Alternatively, run `python scripts/download_all.py {id}` to perform all of the above in a single command (supports multiple IDs). Use `--force` to re-download even if output files already exist.

### Merge all paper info
Run `python scripts/merge_all_paper_info.py` to combine all `*_abstract.md`, `{id}_bib.bib`, `*_references.bib`, and `*_citations.bib` files across all `YYYY/ARXIV_ID/` subfolders. Deduplicates BibTeX entries by citation key, sorts by arXiv date, and writes seven output files to the repository root: `all_abstracts.md`, `all_abstracts.html`, `all_papers.bib`, `all_papers.md`, `all_papers.html`, `all_references.bib`, `all_references.md`, `all_references.html`, `all_citations.bib`, `all_citations.md`, and `all_citations.html`.
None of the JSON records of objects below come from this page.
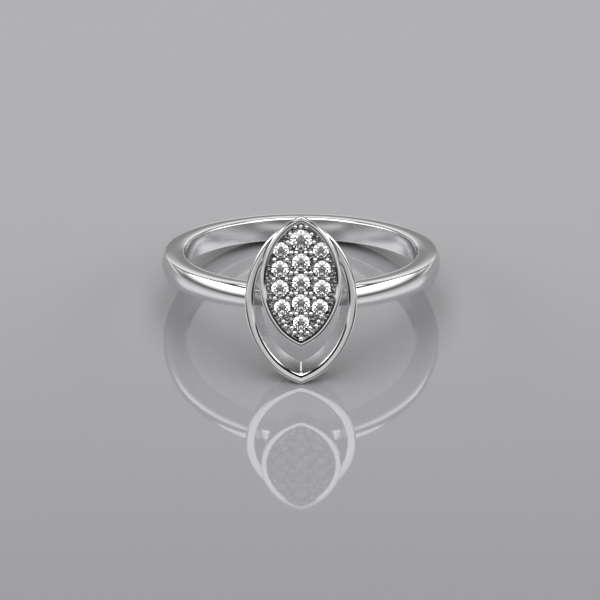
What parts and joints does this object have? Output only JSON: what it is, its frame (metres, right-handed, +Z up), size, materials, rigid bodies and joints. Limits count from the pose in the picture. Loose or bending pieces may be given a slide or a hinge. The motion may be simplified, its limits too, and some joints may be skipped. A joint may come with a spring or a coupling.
{
  "type": "navette ring",
  "caption": "Finger ring: a plain band, an open pointed-oval frame across it, and a raised pointed-oval cup inside the frame, paved with round brilliants held by small grains.",
  "frame": {"origin": "on the surface that the ring lies on, under the middle of its bounding box", "axes": "+Y from the head towards the back of the band; +X across the head; +Z up from the surface. The ring lies on its side, leaning on the back of the band and the lower tip of the open frame."},
  "size_m": [0.0206, 0.0216, 0.0126],
  "materials": {
    "silver": "mirror-polished sterling silver with a rhodium flash",
    "clear_stone": "clear, polished, faceted cubic zirconia"
  },
  "bodies": {
    "root": {"ring_body": "silver", "stone_1": "clear_stone", "stone_2": "clear_stone", "stone_3": "clear_stone", "stone_4": "clear_stone", "stone_5": "clear_stone", "stone_6": "clear_stone", "stone_7": "clear_stone", "stone_8": "clear_stone", "stone_9": "clear_stone", "stone_10": "clear_stone", "stone_11": "clear_stone", "stone_12": "clear_stone", "stone_13": "clear_stone"}
  },
  "joints": []
}
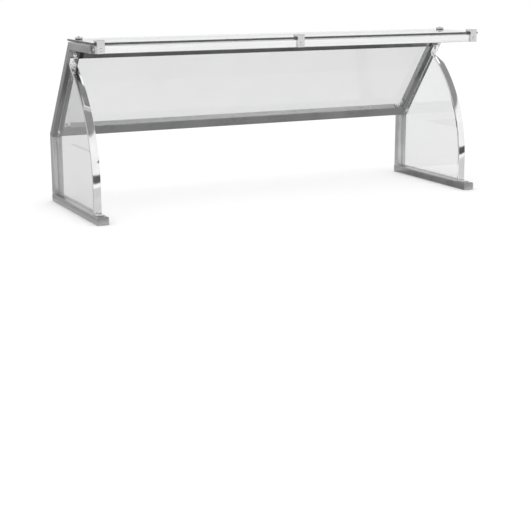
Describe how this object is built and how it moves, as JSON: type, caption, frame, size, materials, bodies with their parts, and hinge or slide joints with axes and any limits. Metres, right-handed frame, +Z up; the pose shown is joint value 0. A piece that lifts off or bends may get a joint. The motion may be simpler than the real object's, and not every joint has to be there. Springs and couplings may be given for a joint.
{
  "type": "sneeze guard",
  "caption": "Counter-top sneeze guard: steel tube side frames with arc bars, a sloping customer pane, glass ends and a flat glass shelf held by clamps.",
  "frame": {"origin": "centre of the four counter bolts, on the underside of the two base rails", "axes": "+X along the counter, to the operator's right; +Y towards the customer; +Z up"},
  "size_m": [1.4, 0.474, 0.562],
  "materials": {
    "brushed_tube": "satin, grain along the tube",
    "front_rail": "fine satin, grain along the tube",
    "end_plate": "satin",
    "polished_bar": "mirror polished",
    "pane": "clear toughened float glass",
    "end_pane": "clear toughened float glass",
    "clear_seal": "translucent silicone",
    "bracket": "satin",
    "black_connector": "moulded black nylon",
    "glazing_tape": "grey foam tape",
    "clamp": "polished, slightly worn",
    "clamp_pad": "soft black rubber",
    "screw": "polished",
    "dome_bolt": "polished",
    "washer": "nylon",
    "weld_nut": "plain steel"
  },
  "bodies": {
    "root": {"left_base_rail": "brushed_tube", "right_base_rail": "brushed_tube", "left_rail_front_cap": "end_plate", "right_rail_front_cap": "end_plate", "left_rail_rear_cap": "end_plate", "right_rail_rear_cap": "end_plate", "left_post": "brushed_tube", "right_post": "brushed_tube", "left_sloping_arm": "brushed_tube", "right_sloping_arm": "brushed_tube", "left_top_arm": "brushed_tube", "right_top_arm": "brushed_tube", "left_arc_bar": "polished_bar", "right_arc_bar": "polished_bar", "left_end_glass": "end_pane", "right_end_glass": "end_pane", "left_end_seal": "clear_seal", "right_end_seal": "clear_seal", "left_corner_bracket": "bracket", "right_corner_bracket": "bracket", "lower_cross_rail": "brushed_tube", "upper_cross_rail": "brushed_tube", "front_rail": "front_rail", "upper_rail_left_connector": "black_connector", "upper_rail_right_connector": "black_connector", "front_rail_left_cap": "end_plate", "front_rail_right_cap": "end_plate", "sloping_glass": "pane", "shelf_glass": "pane", "left_glass_tape": "glazing_tape", "right_glass_tape": "glazing_tape", "lower_glass_tape": "glazing_tape", "upper_glass_tape": "glazing_tape", "front_left_clamp": "clamp", "front_middle_clamp": "clamp", "front_right_clamp": "clamp", "rear_left_clamp": "clamp", "rear_right_clamp": "clamp", "upper_clamp_pads": "clamp_pad", "lower_clamp_pads": "clamp_pad", "front_clamp_screws": "screw", "rear_clamp_screws": "screw", "clamp_grub_screws": "screw", "glass_bolts": "dome_bolt", "dome_nuts": "dome_bolt", "bolt_washers": "washer", "arc_screws": "screw", "bracket_screws": "screw", "end_cap_screws": "screw", "counter_weld_nuts": "weld_nut"}
  },
  "joints": []
}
### List all downloaded paper IDs
Run `python scripts/get_all_paper_arxiv_id.py` to print the arXiv IDs of all downloaded papers (one per line), sorted by date.

### Extract arXiv IDs from BibTeX files
Run `python scripts/get_arxiv_id_from_bibtex.py refs1.bib refs2.bib` to extract arXiv IDs from one or more `.bib` files and print them to stdout (one per line). Entries are deduplicated by citation key and sorted by date (most recent first). Entries without an `eprint` field are silently skipped.

### Refresh all citations
Run `python scripts/refresh_all_citations.py` to re-download citations from INSPIRE-HEP for all papers that already have a `_citations.bib` file. Skips papers where the citation count has not changed. Use `--force` to re-download regardless of count. After refreshing, merges all citation files into `all_citations.bib`, `all_citations.md`, and `all_citations.html` at the repository root.

### INSPIRE-HEP API documentation
See `scripts/inspire-hep-api.md` for detailed documentation of the INSPIRE REST API, including endpoints, query syntax, output formats, rate limiting, and citation/reference export.

## Code Style

- Python function names should not start with `_`.